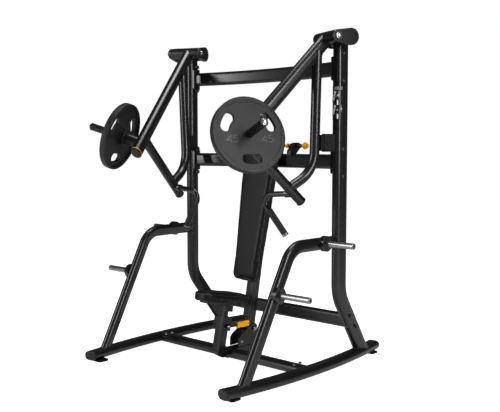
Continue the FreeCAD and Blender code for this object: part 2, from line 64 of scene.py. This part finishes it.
# ---------------------------------------------------------------- materials
def material(name, col, rough=.4, metal=0.0, grain=600.0, bump=.1, var=.15, rvar=.08, spec=.5, coat=0.0, kind="noise", sheen=0.0, wear=0.0, mottle=7.0):
    m = bpy.data.materials.new(name); m.use_nodes = True; nt = m.node_tree; b = nt.nodes["Principled BSDF"]
    L = nt.links.new; N = nt.nodes.new
    tc = N("ShaderNodeTexCoord")
    n1 = N("ShaderNodeTexNoise"); n1.inputs["Scale"].default_value = mottle; n1.inputs["Detail"].default_value = 5
    L(tc.outputs["Object"], n1.inputs["Vector"])
    mx = N("ShaderNodeMix"); mx.data_type = "RGBA"
    mx.inputs[6].default_value = tuple(c*(1-var) for c in col)+(1,)
    mx.inputs[7].default_value = tuple(min(1, c*(1+var)+wear) for c in col)+(1,)
    L(n1.outputs["Fac"], mx.inputs[0]); L(mx.outputs[2], b.inputs["Base Color"])
    mr = N("ShaderNodeMapRange"); mr.inputs["To Min"].default_value = max(.02, rough-rvar); mr.inputs["To Max"].default_value = rough+rvar
    n2 = N("ShaderNodeTexNoise"); n2.inputs["Scale"].default_value = 23; n2.inputs["Detail"].default_value = 4
    L(tc.outputs["Object"], n2.inputs["Vector"]); L(n2.outputs["Fac"], mr.inputs["Value"]); L(mr.outputs[0], b.inputs["Roughness"])
    if kind == "voronoi":
        g = N("ShaderNodeTexVoronoi"); g.feature = "SMOOTH_F1"; out = g.outputs["Distance"]
    elif kind == "wave":
        g = N("ShaderNodeTexWave"); g.inputs["Distortion"].default_value = 0.0; out = g.outputs["Fac"]
    else:
        g = N("ShaderNodeTexNoise"); g.inputs["Detail"].default_value = 3; out = g.outputs["Fac"]
    g.inputs["Scale"].default_value = grain; L(tc.outputs["Object"], g.inputs["Vector"])
    bp = N("ShaderNodeBump"); bp.inputs["Strength"].default_value = bump; bp.inputs["Distance"].default_value = .0006
    L(out, bp.inputs["Height"]); L(bp.outputs["Normal"], b.inputs["Normal"])
    b.inputs["Metallic"].default_value = metal; b.inputs["Specular IOR Level"].default_value = spec
    b.inputs["Coat Weight"].default_value = coat; b.inputs["Coat Roughness"].default_value = .18
    if sheen: b.inputs["Sheen Weight"].default_value = sheen
    return m
M = {
 "frame_black": material("powder_black", (.0038, .0038, .0041), .30, grain=1300, bump=.022, var=.12, rvar=.02, spec=.50, coat=.0),
 "cap_black": material("cap_black", (.005, .005, .0053), .36, grain=900, bump=.06, spec=.30),
 "rubber": material("rubber_black", (.0035, .0035, .0035), .6, grain=700, bump=.2, spec=.12),
 "chrome": material("chrome_satin", (.30, .30, .305), .34, metal=1.0, grain=90, bump=.004, var=.04, rvar=.02),
 "horn_black": material("horn_black", (.008, .008, .0085), .28, grain=1400, bump=.04, var=.08, rvar=.03, spec=.28),
 "steel": material("steel_dark", (.045, .045, .048), .36, metal=.6, grain=500, bump=.05),
 "grip_rubber": material("grip_rubber", (.013, .013, .013), .6, grain=420, bump=.4, kind="voronoi", spec=.25),
 "accent_yellow": material("accent_yellow", (.90, .37, .004), .38, grain=500, bump=.04, var=.04, spec=.3),
 "plate_grey": material("plate_grey", (.0145, .0145, .0152), .42, grain=900, bump=.08, var=.07, rvar=.04, metal=.0, mottle=3.0, spec=.22),
 "vinyl": material("vinyl_black", (.0044, .0044, .0048), .42, grain=520, bump=.28, kind="voronoi", var=.15, rvar=.04, spec=.20),
 "board": material("board_black", (.008, .008, .008), .6, grain=300, bump=.2, spec=.2),
}
zinc = material("bolt_zinc", (.42, .42, .43), .30, metal=1.0, grain=400, bump=.04)
boltblk = material("bolt_black", (.018, .018, .02), .34, grain=400, bump=.05, spec=.6)
pan = material("placard_dark", (.022, .024, .027), .3, grain=300, bump=.03, coat=.3)
pan2 = material("placard_head", (.30, .31, .33), .35, grain=300, bump=.03)
white = material("placard_white", (.78, .78, .76), .4, grain=300, bump=.02, var=.03)
orange = material("placard_orange", (.85, .33, .01), .4, grain=300, bump=.02, var=.03)
thread = material("seam_thread", (.018, .018, .019), .5, grain=900, bump=.2)
digit = material("plate_digit", (.015, .015, .016), .42, grain=900, bump=.1, var=.05)
blockblk = material("block_black", (.0042, .0042, .0045), .60, grain=900, bump=.05, spec=.14)
# painted shadow: near-black colour for the thin strip that stands in for the shade at the inner edge of each plate rim
# land
painted_shade_strip = material("plate_painted_shadow", (.010, .010, .010), .7, grain=900, bump=.1, var=.05)

slots = {s["node"]: s["material_slot"] for s in frame["record"]["subparts"]}
for n, o in nodes.items():
    o.data.materials.clear(); o.data.materials.append(blockblk if n.endswith("stop_block") else M[slots[n]])
    at = o.data.attributes.get("custom_normal")
    if at: o.data.attributes.remove(at)
    for p in o.data.polygons: p.use_smooth = True; p.material_index = 0
    w = o.modifiers.new("weld", "WELD"); w.merge_threshold = 1e-5
    e = o.modifiers.new("split", "EDGE_SPLIT"); e.split_angle = math.radians(28)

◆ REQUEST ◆
Repeat every line of the material exactly as given.

◆ SOLUTION TO THIS EXERCISE ◆
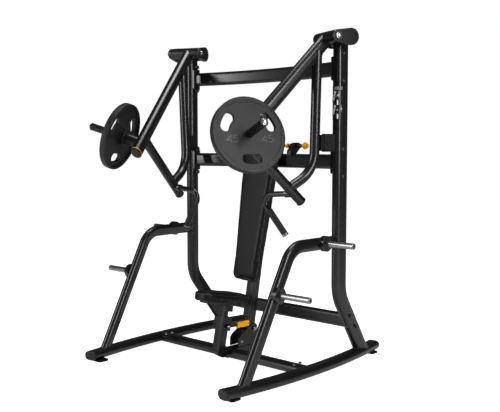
Continue the FreeCAD and Blender code for this object: part 2, from line 64 of scene.py. This part finishes it.
# ---------------------------------------------------------------- materials
def material(name, col, rough=.4, metal=0.0, grain=600.0, bump=.1, var=.15, rvar=.08, spec=.5, coat=0.0, kind="noise", sheen=0.0, wear=0.0, mottle=7.0):
    m = bpy.data.materials.new(name); m.use_nodes = True; nt = m.node_tree; b = nt.nodes["Principled BSDF"]
    L = nt.links.new; N = nt.nodes.new
    tc = N("ShaderNodeTexCoord")
    n1 = N("ShaderNodeTexNoise"); n1.inputs["Scale"].default_value = mottle; n1.inputs["Detail"].default_value = 5
    L(tc.outputs["Object"], n1.inputs["Vector"])
    mx = N("ShaderNodeMix"); mx.data_type = "RGBA"
    mx.inputs[6].default_value = tuple(c*(1-var) for c in col)+(1,)
    mx.inputs[7].default_value = tuple(min(1, c*(1+var)+wear) for c in col)+(1,)
    L(n1.outputs["Fac"], mx.inputs[0]); L(mx.outputs[2], b.inputs["Base Color"])
    mr = N("ShaderNodeMapRange"); mr.inputs["To Min"].default_value = max(.02, rough-rvar); mr.inputs["To Max"].default_value = rough+rvar
    n2 = N("ShaderNodeTexNoise"); n2.inputs["Scale"].default_value = 23; n2.inputs["Detail"].default_value = 4
    L(tc.outputs["Object"], n2.inputs["Vector"]); L(n2.outputs["Fac"], mr.inputs["Value"]); L(mr.outputs[0], b.inputs["Roughness"])
    if kind == "voronoi":
        g = N("ShaderNodeTexVoronoi"); g.feature = "SMOOTH_F1"; out = g.outputs["Distance"]
    elif kind == "wave":
        g = N("ShaderNodeTexWave"); g.inputs["Distortion"].default_value = 0.0; out = g.outputs["Fac"]
    else:
        g = N("ShaderNodeTexNoise"); g.inputs["Detail"].default_value = 3; out = g.outputs["Fac"]
    g.inputs["Scale"].default_value = grain; L(tc.outputs["Object"], g.inputs["Vector"])
    bp = N("ShaderNodeBump"); bp.inputs["Strength"].default_value = bump; bp.inputs["Distance"].default_value = .0006
    L(out, bp.inputs["Height"]); L(bp.outputs["Normal"], b.inputs["Normal"])
    b.inputs["Metallic"].default_value = metal; b.inputs["Specular IOR Level"].default_value = spec
    b.inputs["Coat Weight"].default_value = coat; b.inputs["Coat Roughness"].default_value = .18
    if sheen: b.inputs["Sheen Weight"].default_value = sheen
    return m
M = {
 "frame_black": material("powder_black", (.0038, .0038, .0041), .30, grain=1300, bump=.022, var=.12, rvar=.02, spec=.50, coat=.0),
 "cap_black": material("cap_black", (.005, .005, .0053), .36, grain=900, bump=.06, spec=.30),
 "rubber": material("rubber_black", (.0035, .0035, .0035), .6, grain=700, bump=.2, spec=.12),
 "chrome": material("chrome_satin", (.30, .30, .305), .34, metal=1.0, grain=90, bump=.004, var=.04, rvar=.02),
 "horn_black": material("horn_black", (.008, .008, .0085), .28, grain=1400, bump=.04, var=.08, rvar=.03, spec=.28),
 "steel": material("steel_dark", (.045, .045, .048), .36, metal=.6, grain=500, bump=.05),
 "grip_rubber": material("grip_rubber", (.013, .013, .013), .6, grain=420, bump=.4, kind="voronoi", spec=.25),
 "accent_yellow": material("accent_yellow", (.90, .37, .004), .38, grain=500, bump=.04, var=.04, spec=.3),
 "plate_grey": material("plate_grey", (.0145, .0145, .0152), .42, grain=900, bump=.08, var=.07, rvar=.04, metal=.0, mottle=3.0, spec=.22),
 "vinyl": material("vinyl_black", (.0044, .0044, .0048), .42, grain=520, bump=.28, kind="voronoi", var=.15, rvar=.04, spec=.20),
 "board": material("board_black", (.008, .008, .008), .6, grain=300, bump=.2, spec=.2),
}
zinc = material("bolt_zinc", (.42, .42, .43), .30, metal=1.0, grain=400, bump=.04)
boltblk = material("bolt_black", (.018, .018, .02), .34, grain=400, bump=.05, spec=.6)
pan = material("placard_dark", (.022, .024, .027), .3, grain=300, bump=.03, coat=.3)
pan2 = material("placard_head", (.30, .31, .33), .35, grain=300, bump=.03)
white = material("placard_white", (.78, .78, .76), .4, grain=300, bump=.02, var=.03)
orange = material("placard_orange", (.85, .33, .01), .4, grain=300, bump=.02, var=.03)
thread = material("seam_thread", (.018, .018, .019), .5, grain=900, bump=.2)
digit = material("plate_digit", (.015, .015, .016), .42, grain=900, bump=.1, var=.05)
blockblk = material("block_black", (.0042, .0042, .0045), .60, grain=900, bump=.05, spec=.14)
# painted shadow: near-black colour for the thin strip that stands in for the shade at the inner edge of each plate rim
# land
painted_shade_strip = material("plate_painted_shadow", (.010, .010, .010), .7, grain=900, bump=.1, var=.05)

slots = {s["node"]: s["material_slot"] for s in frame["record"]["subparts"]}
for n, o in nodes.items():
    o.data.materials.clear(); o.data.materials.append(blockblk if n.endswith("stop_block") else M[slots[n]])
    at = o.data.attributes.get("custom_normal")
    if at: o.data.attributes.remove(at)
    for p in o.data.polygons: p.use_smooth = True; p.material_index = 0
    w = o.modifiers.new("weld", "WELD"); w.merge_threshold = 1e-5
    e = o.modifiers.new("split", "EDGE_SPLIT"); e.split_angle = math.radians(28)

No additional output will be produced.